During the next 13 years, that grass kept the attention of Lancaster, 83, who turned an interest in a mostly ignored native Texas grass into a seed business responsible for creating plots from Texas to North Carolina.
Known as Eastern gamagrass, the plant rarely appeared in large natural stands, according to a University of Missouri Extension report from 1999, about the time the grass caught Lancaster’s eye.
Early settlers considered the grass a high-quality forage crop, but grazing by livestock and the planting of grain crops made it scarce. The grass was considered to have the potential to provide high-quality forage throughout the summer grazing season and to provide a substitute for corn silage.
Meanwhile, Lancaster remained curious and a chance conversation gave him a hint that his ranch might have a stand of a plant nicknamed “the ice cream of grasses” for its appeal to grazing animals.
“I was talking to the soil conservation people, because I’ve always been interested in grasses. One of the boys in the office had a picture of this Eastern gamagrass from up in the Midwest somewhere. He says, ‘Boy wouldn’t you like to have 40 or 50 acres of that on your place?’ and I told him that I thought I did have some.”
Lancaster decided to experiment, moving one plant from the creek bank to a garden on the ranch. “It transplants really well, like an onion or a tomato plant,” he says. “I love to garden and we pulled that one plant apart and planted four plants from it. We covered them up with dirt, watered ‘em, and they just took off. They never did wilt. It was just real easy.”

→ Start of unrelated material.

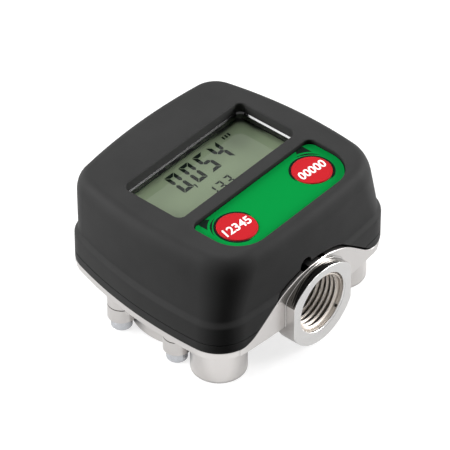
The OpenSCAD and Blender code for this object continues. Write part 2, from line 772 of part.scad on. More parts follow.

From the one transplant, 180 acres of Eastern gamagrass now grows on Lancaster’s ranch. “My wife and I spent many, many days pulling weeds,” he says. “We didn’t have anyone telling us what to do, because no one else had it growing in Texas. But, we kept it going and it just ballooned on us.”
Hearty, drought-tolerant, and rich in protein, the plant drew attention, particularly since it does not require as much fertilizer as some other crops. Other ranchers and farmers dropped by the ranch about 70 miles northwest of Austin to see the grass during organized “field days.”

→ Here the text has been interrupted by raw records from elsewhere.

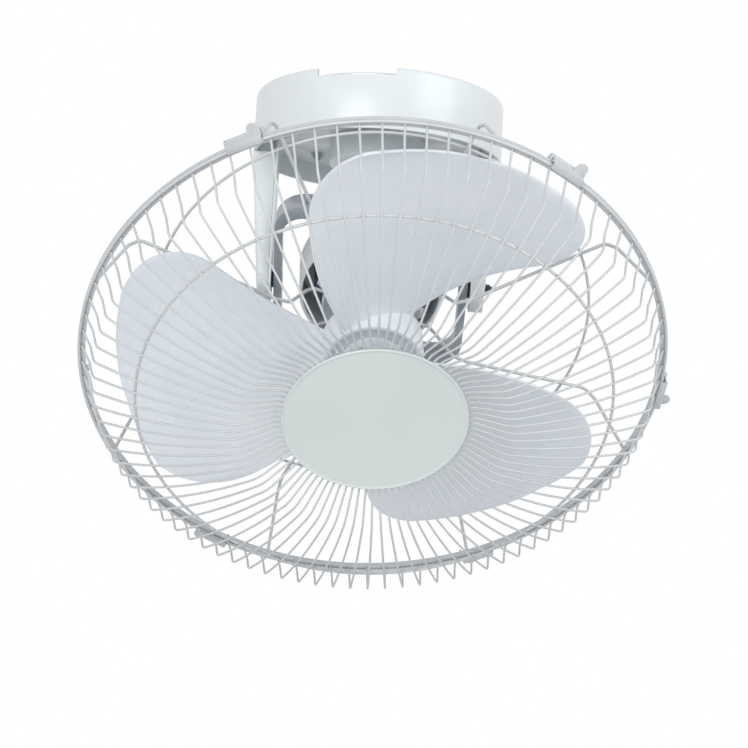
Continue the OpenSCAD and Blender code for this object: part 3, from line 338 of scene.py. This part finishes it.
# %% Softened copies
WELD_DISTANCE = 2e-6  # metres under which two corners are one
FLAT_ANGLE = radians(0.6)  # faces that meet at less than this are one flat face
EDGE_ANGLE = radians(38)  # edges sharper than this are rounded


def plain_mesh(obj, name):
    """The object as its modifiers leave it, as a mesh without any modifier."""
    seen = obj.evaluated_get(bpy.context.evaluated_depsgraph_get())
    mesh = bpy.data.meshes.new_from_object(seen)
    bpy.data.objects.remove(obj)
    mesh.name = name
    made = bpy.data.objects.new(name, mesh)
    scene.collection.objects.link(made)
    return made


def stand_for(piece, *nodes):
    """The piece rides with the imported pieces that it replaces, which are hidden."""
    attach(piece, body_of[nodes[0]])
    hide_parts(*nodes)


def smooth_faces(mesh, angle=35):
    """Smooth shading, with a crease wherever two faces meet at more than the angle."""
    mesh.shade_smooth()
    mesh.set_sharp_from_angle(angle=radians(angle))


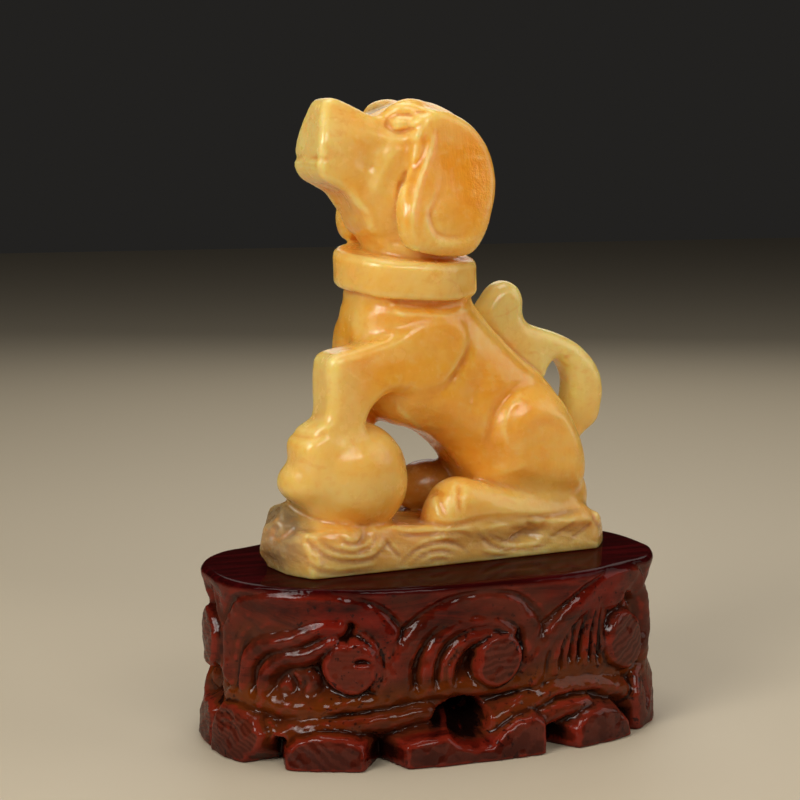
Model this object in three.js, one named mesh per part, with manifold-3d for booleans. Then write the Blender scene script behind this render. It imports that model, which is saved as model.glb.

“It does not have to be in wet soil at all, but it does real well in wet places, even standing water,” says Lancaster, noting that Texas was weathering a summer of withering drought. “It also does very well in dry conditions. It’s the only grass in this part of the state that’s green right now, because it’s got the deepest root system of any native grasses that we have.”
HARVESTING THE SEED
Lancaster took the next step, deciding to harvest grass seed. The grass produces seed-bearing stems beginning in July and lasting for less than two months. Harvesting with a combine begins the process. Afterward, the grass is moved to drying trailers, and when dry it goes back through the combine, Lancaster says. Then, repeated trips through a seed cleaner produce large marketable seeds.
The gamagrass does have a high-percentage of dormant seeds that might not sprout immediately. “That is a drawback, because some of the seeds won’t come up the first year, but within two years you can usually get it where it’s just perfect,” Lancaster says.

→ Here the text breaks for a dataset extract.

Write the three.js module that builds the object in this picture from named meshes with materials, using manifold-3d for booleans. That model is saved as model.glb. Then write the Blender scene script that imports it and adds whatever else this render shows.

The key is a well-prepared, weed-free seed bed, and farmers tend to evaluate the best approach to preparing the soil based on their own land’s unique requirement, Lancaster says. Beginning a year in advance of planting gamagrass is important, allowing time to kill all weeds as they appear in each season. Because the grass is a cousin to corn, corn-safe herbicides typically work fine for gamagrass, Lancaster says.
There is no secret to collecting and processing the seed, but it is time consuming and few others go to the trouble, Lancaster says. Anyone interested in planting Lancaster’s gamagrass can buy seed from him at $14 pure-live-seed pound.
With a commercial product available, Lancaster took the next step. He applied for, and eventually won, a listing under the Plant Variety Protection Act for the seeds from the variety of gamagrass on his farm. For 20 years, no one else can sell the exact same seed as he does. “It’s like getting a patent on it,” he says.
The seed is known as Texas Sue, named after Lancaster’s wife, who gets noticed when the couple visits Texas agriculture expos.
“Someone usually comes up and asks her if she’s Texas Sue,” Lancaster says. “It’s the only grass in Texas named after a woman.”
Georgia writer Noble Sprayberry is a frequent contributor to Out Here.